* _Work to complete_: Give the data a second time, exactly and in full.

* _Input material_:
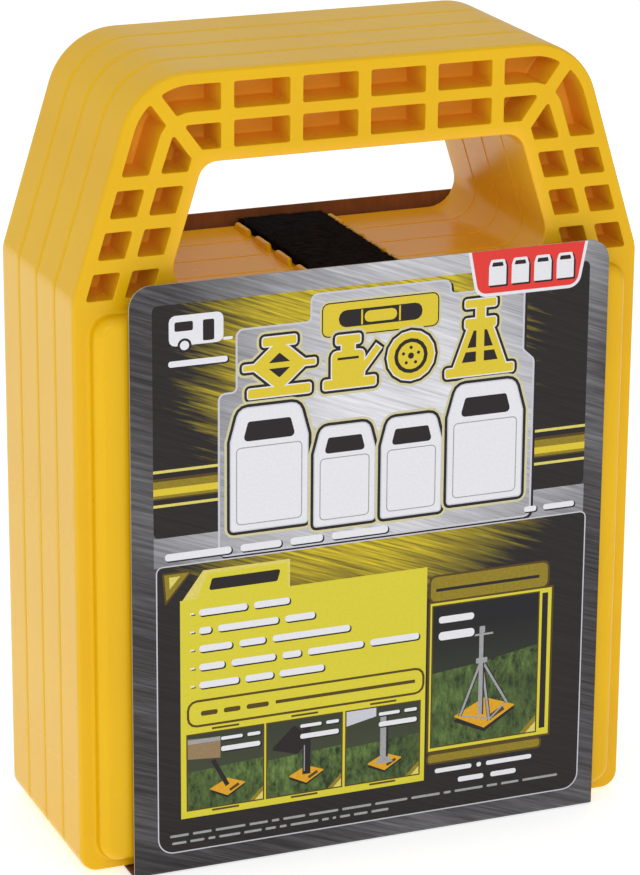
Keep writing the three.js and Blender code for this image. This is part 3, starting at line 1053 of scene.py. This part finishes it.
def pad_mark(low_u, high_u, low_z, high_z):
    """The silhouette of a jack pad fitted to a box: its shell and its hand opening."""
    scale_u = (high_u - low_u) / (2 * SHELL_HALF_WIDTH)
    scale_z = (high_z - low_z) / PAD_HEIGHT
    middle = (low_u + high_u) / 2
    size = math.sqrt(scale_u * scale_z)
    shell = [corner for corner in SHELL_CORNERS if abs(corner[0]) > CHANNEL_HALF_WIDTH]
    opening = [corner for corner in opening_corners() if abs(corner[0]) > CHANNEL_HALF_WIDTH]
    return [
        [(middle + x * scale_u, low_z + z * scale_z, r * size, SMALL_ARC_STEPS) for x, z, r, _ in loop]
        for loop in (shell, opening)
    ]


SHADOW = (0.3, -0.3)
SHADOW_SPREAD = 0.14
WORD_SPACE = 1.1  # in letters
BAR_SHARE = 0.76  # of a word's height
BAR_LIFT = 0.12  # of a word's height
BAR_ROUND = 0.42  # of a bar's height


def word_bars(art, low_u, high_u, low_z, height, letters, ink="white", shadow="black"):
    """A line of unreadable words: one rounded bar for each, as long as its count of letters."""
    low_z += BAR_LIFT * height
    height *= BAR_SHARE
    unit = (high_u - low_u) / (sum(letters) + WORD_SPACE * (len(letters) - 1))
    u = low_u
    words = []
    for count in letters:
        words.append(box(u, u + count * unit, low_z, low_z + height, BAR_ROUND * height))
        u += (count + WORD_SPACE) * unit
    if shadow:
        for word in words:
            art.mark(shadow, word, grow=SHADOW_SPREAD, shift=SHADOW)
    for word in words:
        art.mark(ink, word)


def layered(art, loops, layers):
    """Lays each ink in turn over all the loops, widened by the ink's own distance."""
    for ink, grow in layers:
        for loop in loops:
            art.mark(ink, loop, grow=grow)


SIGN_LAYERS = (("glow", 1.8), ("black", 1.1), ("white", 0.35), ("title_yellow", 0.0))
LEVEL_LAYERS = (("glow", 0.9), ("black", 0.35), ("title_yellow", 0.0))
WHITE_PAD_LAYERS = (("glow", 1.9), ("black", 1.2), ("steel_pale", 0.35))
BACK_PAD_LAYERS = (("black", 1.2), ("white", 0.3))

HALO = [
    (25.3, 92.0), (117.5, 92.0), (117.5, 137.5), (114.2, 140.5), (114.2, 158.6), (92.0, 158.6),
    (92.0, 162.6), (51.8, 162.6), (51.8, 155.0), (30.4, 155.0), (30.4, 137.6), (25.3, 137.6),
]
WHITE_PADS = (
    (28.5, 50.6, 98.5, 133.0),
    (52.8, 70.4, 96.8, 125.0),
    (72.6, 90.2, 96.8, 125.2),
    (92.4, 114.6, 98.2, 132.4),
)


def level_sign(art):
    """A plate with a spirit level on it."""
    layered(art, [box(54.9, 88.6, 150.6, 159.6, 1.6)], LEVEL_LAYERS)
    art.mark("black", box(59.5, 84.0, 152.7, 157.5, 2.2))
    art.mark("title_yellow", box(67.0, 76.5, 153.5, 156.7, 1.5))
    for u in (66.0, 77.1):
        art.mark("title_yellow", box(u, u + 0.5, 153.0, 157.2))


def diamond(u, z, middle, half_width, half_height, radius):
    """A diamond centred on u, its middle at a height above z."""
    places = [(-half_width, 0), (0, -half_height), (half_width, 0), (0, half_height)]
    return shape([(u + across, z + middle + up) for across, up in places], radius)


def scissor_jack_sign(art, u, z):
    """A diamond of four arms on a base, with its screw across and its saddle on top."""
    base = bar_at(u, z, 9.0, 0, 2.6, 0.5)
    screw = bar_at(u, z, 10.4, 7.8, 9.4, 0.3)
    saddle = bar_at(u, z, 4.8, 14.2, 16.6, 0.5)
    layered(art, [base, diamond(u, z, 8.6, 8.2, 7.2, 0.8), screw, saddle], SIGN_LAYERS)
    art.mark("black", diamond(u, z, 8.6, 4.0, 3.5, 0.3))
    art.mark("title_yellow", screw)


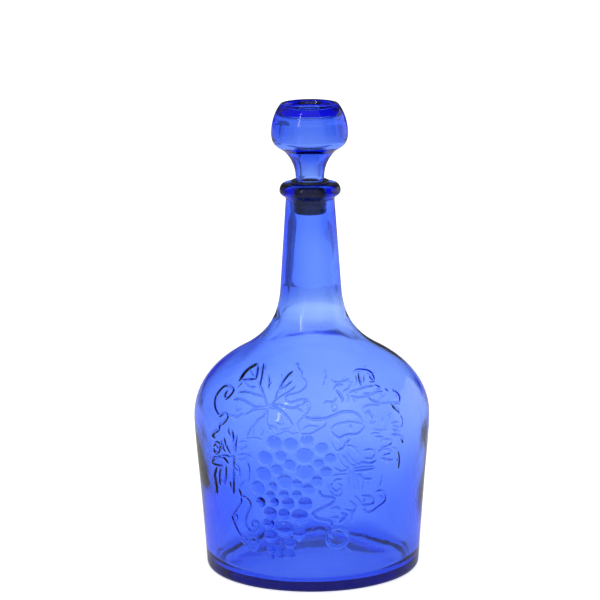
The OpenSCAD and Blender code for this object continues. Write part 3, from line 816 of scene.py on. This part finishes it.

* _Output for this exercise_:
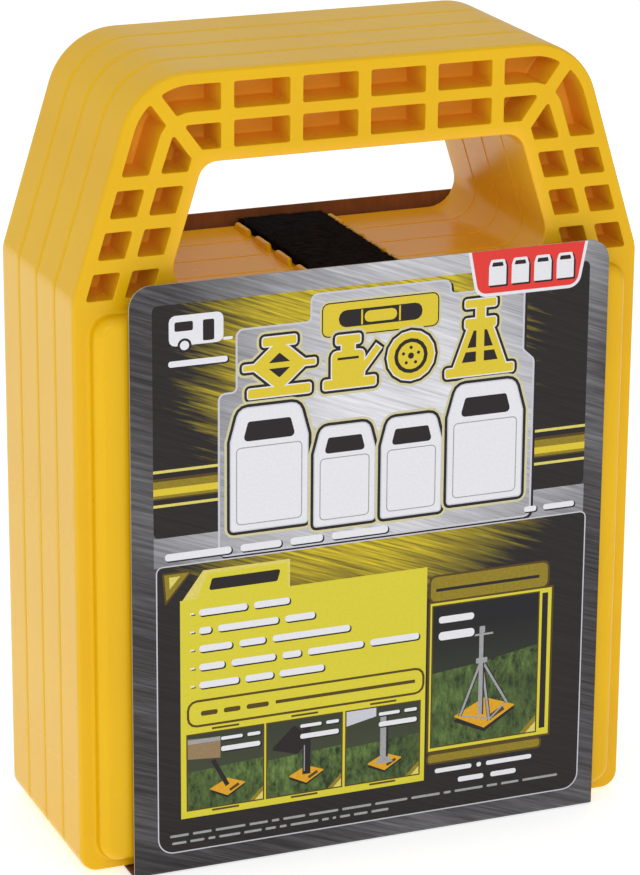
Keep writing the three.js and Blender code for this image. This is part 3, starting at line 1053 of scene.py. This part finishes it.
def pad_mark(low_u, high_u, low_z, high_z):
    """The silhouette of a jack pad fitted to a box: its shell and its hand opening."""
    scale_u = (high_u - low_u) / (2 * SHELL_HALF_WIDTH)
    scale_z = (high_z - low_z) / PAD_HEIGHT
    middle = (low_u + high_u) / 2
    size = math.sqrt(scale_u * scale_z)
    shell = [corner for corner in SHELL_CORNERS if abs(corner[0]) > CHANNEL_HALF_WIDTH]
    opening = [corner for corner in opening_corners() if abs(corner[0]) > CHANNEL_HALF_WIDTH]
    return [
        [(middle + x * scale_u, low_z + z * scale_z, r * size, SMALL_ARC_STEPS) for x, z, r, _ in loop]
        for loop in (shell, opening)
    ]


SHADOW = (0.3, -0.3)
SHADOW_SPREAD = 0.14
WORD_SPACE = 1.1  # in letters
BAR_SHARE = 0.76  # of a word's height
BAR_LIFT = 0.12  # of a word's height
BAR_ROUND = 0.42  # of a bar's height


def word_bars(art, low_u, high_u, low_z, height, letters, ink="white", shadow="black"):
    """A line of unreadable words: one rounded bar for each, as long as its count of letters."""
    low_z += BAR_LIFT * height
    height *= BAR_SHARE
    unit = (high_u - low_u) / (sum(letters) + WORD_SPACE * (len(letters) - 1))
    u = low_u
    words = []
    for count in letters:
        words.append(box(u, u + count * unit, low_z, low_z + height, BAR_ROUND * height))
        u += (count + WORD_SPACE) * unit
    if shadow:
        for word in words:
            art.mark(shadow, word, grow=SHADOW_SPREAD, shift=SHADOW)
    for word in words:
        art.mark(ink, word)


def layered(art, loops, layers):
    """Lays each ink in turn over all the loops, widened by the ink's own distance."""
    for ink, grow in layers:
        for loop in loops:
            art.mark(ink, loop, grow=grow)


SIGN_LAYERS = (("glow", 1.8), ("black", 1.1), ("white", 0.35), ("title_yellow", 0.0))
LEVEL_LAYERS = (("glow", 0.9), ("black", 0.35), ("title_yellow", 0.0))
WHITE_PAD_LAYERS = (("glow", 1.9), ("black", 1.2), ("steel_pale", 0.35))
BACK_PAD_LAYERS = (("black", 1.2), ("white", 0.3))

HALO = [
    (25.3, 92.0), (117.5, 92.0), (117.5, 137.5), (114.2, 140.5), (114.2, 158.6), (92.0, 158.6),
    (92.0, 162.6), (51.8, 162.6), (51.8, 155.0), (30.4, 155.0), (30.4, 137.6), (25.3, 137.6),
]
WHITE_PADS = (
    (28.5, 50.6, 98.5, 133.0),
    (52.8, 70.4, 96.8, 125.0),
    (72.6, 90.2, 96.8, 125.2),
    (92.4, 114.6, 98.2, 132.4),
)


def level_sign(art):
    """A plate with a spirit level on it."""
    layered(art, [box(54.9, 88.6, 150.6, 159.6, 1.6)], LEVEL_LAYERS)
    art.mark("black", box(59.5, 84.0, 152.7, 157.5, 2.2))
    art.mark("title_yellow", box(67.0, 76.5, 153.5, 156.7, 1.5))
    for u in (66.0, 77.1):
        art.mark("title_yellow", box(u, u + 0.5, 153.0, 157.2))


def diamond(u, z, middle, half_width, half_height, radius):
    """A diamond centred on u, its middle at a height above z."""
    places = [(-half_width, 0), (0, -half_height), (half_width, 0), (0, half_height)]
    return shape([(u + across, z + middle + up) for across, up in places], radius)


def scissor_jack_sign(art, u, z):
    """A diamond of four arms on a base, with its screw across and its saddle on top."""
    base = bar_at(u, z, 9.0, 0, 2.6, 0.5)
    screw = bar_at(u, z, 10.4, 7.8, 9.4, 0.3)
    saddle = bar_at(u, z, 4.8, 14.2, 16.6, 0.5)
    layered(art, [base, diamond(u, z, 8.6, 8.2, 7.2, 0.8), screw, saddle], SIGN_LAYERS)
    art.mark("black", diamond(u, z, 8.6, 4.0, 3.5, 0.3))
    art.mark("title_yellow", screw)


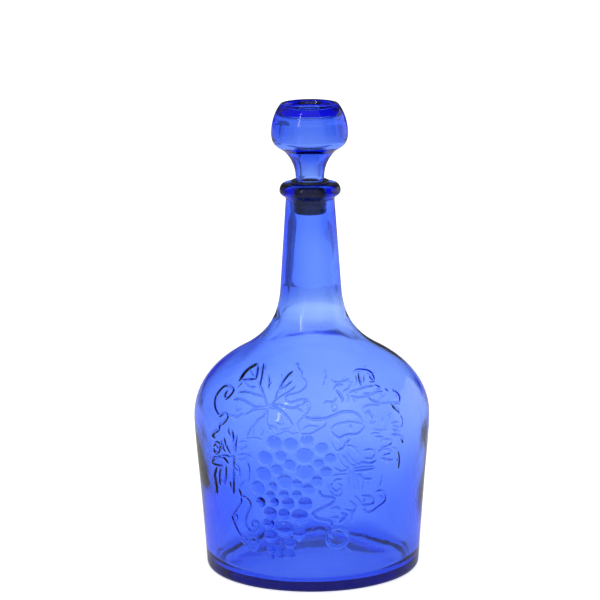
The OpenSCAD and Blender code for this object continues. Write part 3, from line 816 of scene.py on. This part finishes it.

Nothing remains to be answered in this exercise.